Concatenated Analysis Sheds Light on Early Metazoan Evolution and Fuels a Modern “Urmetazoon” Hypothesis
Citation: Bernd Schierwater, Michael Eitel, Wolfgang Jakob, Hans-Jürgen Osigus, Heike Hadrys, Stephen L. Dellaporta, Sergios-Orestis Kolokotronis, Rob DeSalle (2009) Concatenated Analysis Sheds Light on Early Metazoan Evolution and Fuels a Modern “Urmetazoon” Hypothesis. PLoS Biology (Volume 7 (1)) (RSS)
DOI (original publisher): doi:10.1371/journal.pbio.1000020
Semantic Scholar (metadata): doi:10.1371/journal.pbio.1000020
Sci-Hub (fulltext): doi:10.1371/journal.pbio.1000020
Internet Archive Scholar (fulltext): Concatenated Analysis Sheds Light on Early Metazoan Evolution and Fuels a Modern “Urmetazoon” Hypothesis
Tagged: Biology (RSS)
Following one of the basic principles in evolutionary biology that complex life forms derive from more primitive ancestors, it has long been believed that the higher animals, the Bilateria, arose from simpler (diploblastic) organisms such as the cnidarians (corals, polyps, and jellyfishes).

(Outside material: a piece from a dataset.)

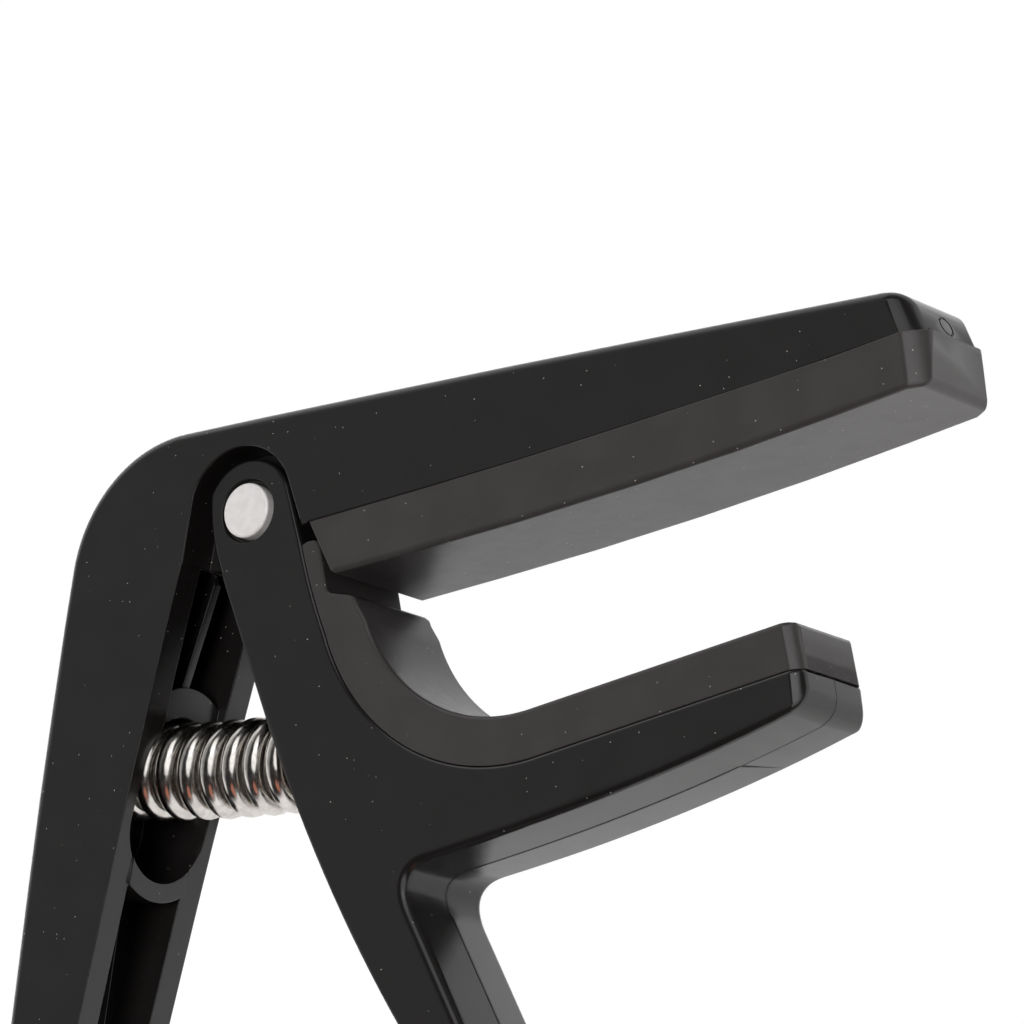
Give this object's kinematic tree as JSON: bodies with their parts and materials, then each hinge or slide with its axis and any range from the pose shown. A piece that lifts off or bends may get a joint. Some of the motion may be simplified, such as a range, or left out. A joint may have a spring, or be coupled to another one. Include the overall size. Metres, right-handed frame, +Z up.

A large number of studies, using different datasets and different methods, have tried to determine the most ancestral animal group as well as the ancestor of the higher animals. Here, we use “total evidence” analysis, which incorporates all available data (including morphology, genome, and gene expression data) and come to a surprising conclusion. The Bilateria and Cnidaria (together with the other diploblastic animals) are in fact sister groups: that is, they evolved in parallel from a very simple common ancestor. We conclude that the higher animals (Bilateria) and lower animals (diploblasts), probably separated very early, at the very beginning of metazoan animal evolution and independently evolved their complex body plans, including body axes, nervous system, sensory organs, and other characteristics. The striking similarities in several complex characters (such as the eyes) resulted from both lineages using the same basic genetic tool kit, which was already present in the common ancestor. The study identifies Placozoa as the most basal diploblast group and thus a living fossil genome that nicely demonstrates, not only that complex genetic tool kits arise before morphological complexity, but also that these kits may form similar morphological structures in parallel.